How often have we heard someone boast of their “rugged individualism?” The term was coined by President Herbert Hoover, so it’s been around for a minute. The meaning is simple, “the one is preferable over the many.” Yet throughout a single twenty-four hour day, most of us end up going along with the crowd. Neurological science has long since proven what we learned in elementary school when the teacher said, “Class, get in line.”
We all have private moral behaviors that we apply to ourselves. Yet those personal standards can be easily overwhelmed when part of a mob. What we would consider abhorrent conduct and would not tolerate in ourselves, we could justify in the relative anonymity of a crowd. In our age of skepticism and technological high-mindedness, we humans still drink in the intoxicating power brought on by the mob.
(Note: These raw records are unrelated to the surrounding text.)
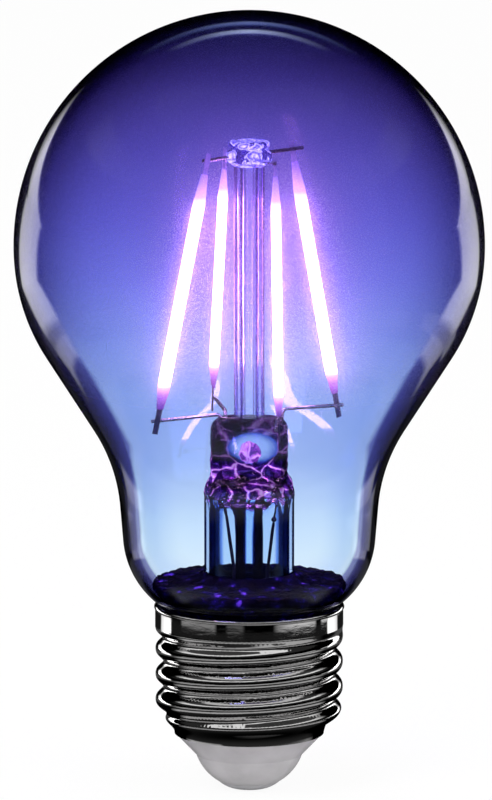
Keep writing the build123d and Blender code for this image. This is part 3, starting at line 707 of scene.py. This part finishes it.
def solve_glass():
    """Centres of the four arcs of the bulb's outline and the direction of its rim."""
    crown = (0.0, CROWN_HEIGHT - CROWN_R)
    shoulder = polar(crown, CROWN_R - SHOULDER_R, CROWN_END)
    flank = polar((0, 0), 1, -FLANK_LEAN)
    side = polar((0, 0), 1, -NECK_LEAN)
    flank_reach = flank[0] * shoulder[0] + flank[1] * shoulder[1] + SHOULDER_R + NECK_CURVE_R
    side_reach = side[0] * NECK_R + side[1] * NECK_R_HEIGHT + NECK_CURVE_R
    cross = flank[0] * side[1] - flank[1] * side[0]
    neck = (
        (flank_reach * side[1] - side_reach * flank[1]) / cross,
        (flank[0] * side_reach - side[0] * flank_reach) / cross,
    )
    start_r = NECK_R - BASE_CURVE_R * side[0] - RIM_GLASS_R
    start_z = NECK_R_HEIGHT - BASE_CURVE_R * side[1] - RIM_GLASS_HEIGHT
    half_b = start_z * side[0] - start_r * side[1]
    slide = -half_b + math.sqrt(half_b**2 - start_r**2 - start_z**2 + BASE_CURVE_R**2)
    base = (start_r + RIM_GLASS_R - slide * side[1], start_z + RIM_GLASS_HEIGHT + slide * side[0])
    rim = math.degrees(math.atan2(RIM_GLASS_HEIGHT - base[1], RIM_GLASS_R - base[0]))
    return crown, shoulder, neck, base, rim


def glass_outline(inset):
    """Outline of the bulb as radius and height, from the crown to the rim."""
    crown, shoulder, neck, base, rim = solve_glass()
    points = arc_points(crown, CROWN_R - inset, 90, CROWN_END)
    points += arc_points(shoulder, SHOULDER_R - inset, CROWN_END, -FLANK_LEAN)[1:]
    points += arc_points(neck, NECK_CURVE_R + inset, 180 - FLANK_LEAN, 180 - NECK_LEAN)
    points += arc_points(base, BASE_CURVE_R - inset, -NECK_LEAN, rim)
    return points


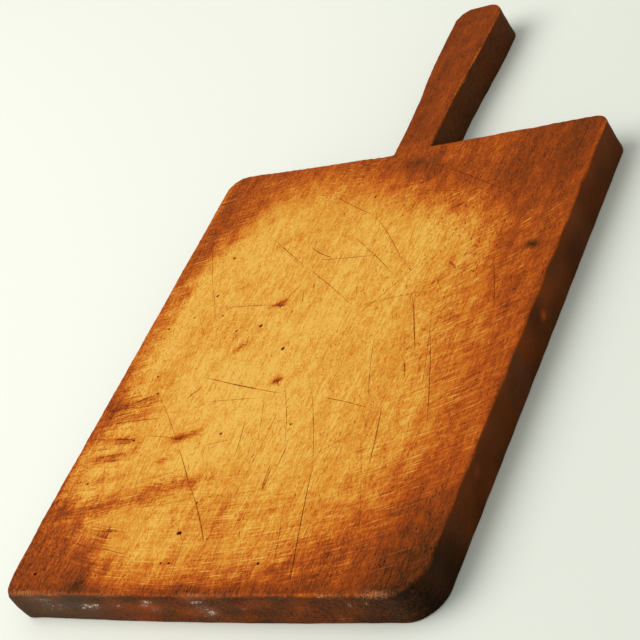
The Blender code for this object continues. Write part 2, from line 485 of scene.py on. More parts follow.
def side_surface():
    """Profile carried along the outline. From the underside up: a quarter round, the upright side,
    a quarter round at the upper arris and a last narrow ring on the face. The side is dished along
    half a sine wave and carries tool marks, which are deeper in end grain. The near left corner is
    squarer than the outline by a parabola in height, most of all half-way up."""
    wear = arris_wear(edge_x, edge_y)
    low_wear = (LOW_WEAR + LOW_VARIATION * ripples(edge_x, edge_y, 14 * MM, seed=23)) * MM
    mark_depth = TOOL_MARKS + END_GRAIN_MARKS * np.abs(outward[:, 1])
    quarter = np.linspace(0, math.pi / 2, ARRIS_STEPS + 1)
    corner = hill(edge_x, edge_y, BLADE_LEFT + 3.5 * MM, NEAR_END + 3.5 * MM, 5.5 * MM, 5.5 * MM)
    grid = []

    def add_ring(reach, height):
        """Outline moved outwards by the reach, plus what the near left corner is squarer."""
        level = height / PLANK_TOP
        squarer = corner * (3.2 - 1.1 * level + 5.6 * level * (1 - level)) * MM
        grid.append(np.column_stack([outline + outward * (squarer + reach)[:, None], height]))

    for angle in quarter[::-1]:
        add_ring(-low_wear * (1 - math.cos(angle)), low_wear * (1 - math.sin(angle)))
    side_top = face_height(edge_x, edge_y) - wear
    for share in np.linspace(0, 1, SIDE_ROWS + 2)[1:-1]:
        height = low_wear + (side_top - low_wear) * share
        marks = ripples(edge_x + edge_y, height, 7 * MM, seed=24) * mark_depth
        swell = math.sin(math.pi * share)
        add_ring(-(SIDE_DISH + marks * swell * 0.8) * swell * MM, height)
    for angle in quarter:
        add_ring(-wear * (1 - math.cos(angle)), np.full(len(outline), PLANK_TOP))
        on_face = face_height(grid[-1][:, 0], grid[-1][:, 1])
        grid[-1][:, 2] = on_face - wear * (1 - math.sin(angle))
    add_ring(-wear - FACE_RING * MM, np.full(len(outline), PLANK_TOP))
    grid[-1][:, 2] = face_height(grid[-1][:, 0], grid[-1][:, 1])
    return np.array(grid)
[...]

This power surge is what Eugene Peterson (author of “The Message” and other books of theology), refers to as “the ecstasy of the crowd.” His reference is to something more primal and dangerous in our human psyche than any inspired emotion or a worshipful experience shared communally.
When you gather enough people who share a single-mindedness and feel they are threatened or wronged somehow by forces not aligned with their way of thinking, then what we might never do as an individual, we would justify doing in a crowd. You find yourself on the wrong political side, or a part of the wrong religion, or rooting for the wrong sports team, and just see how quickly the marshaled power of the mob can go from hostile railing to violent action.
I suggest we seek an ecstasy of a different kind…the ecstasy of loving one’s neighbor. I suggest we engage with our fragile and frightened society and create change by means of holiness. It begins with a change of heart, but the holiness of God can do just that. The holiness of God is more powerful than any institution, any human collective or rugged individual.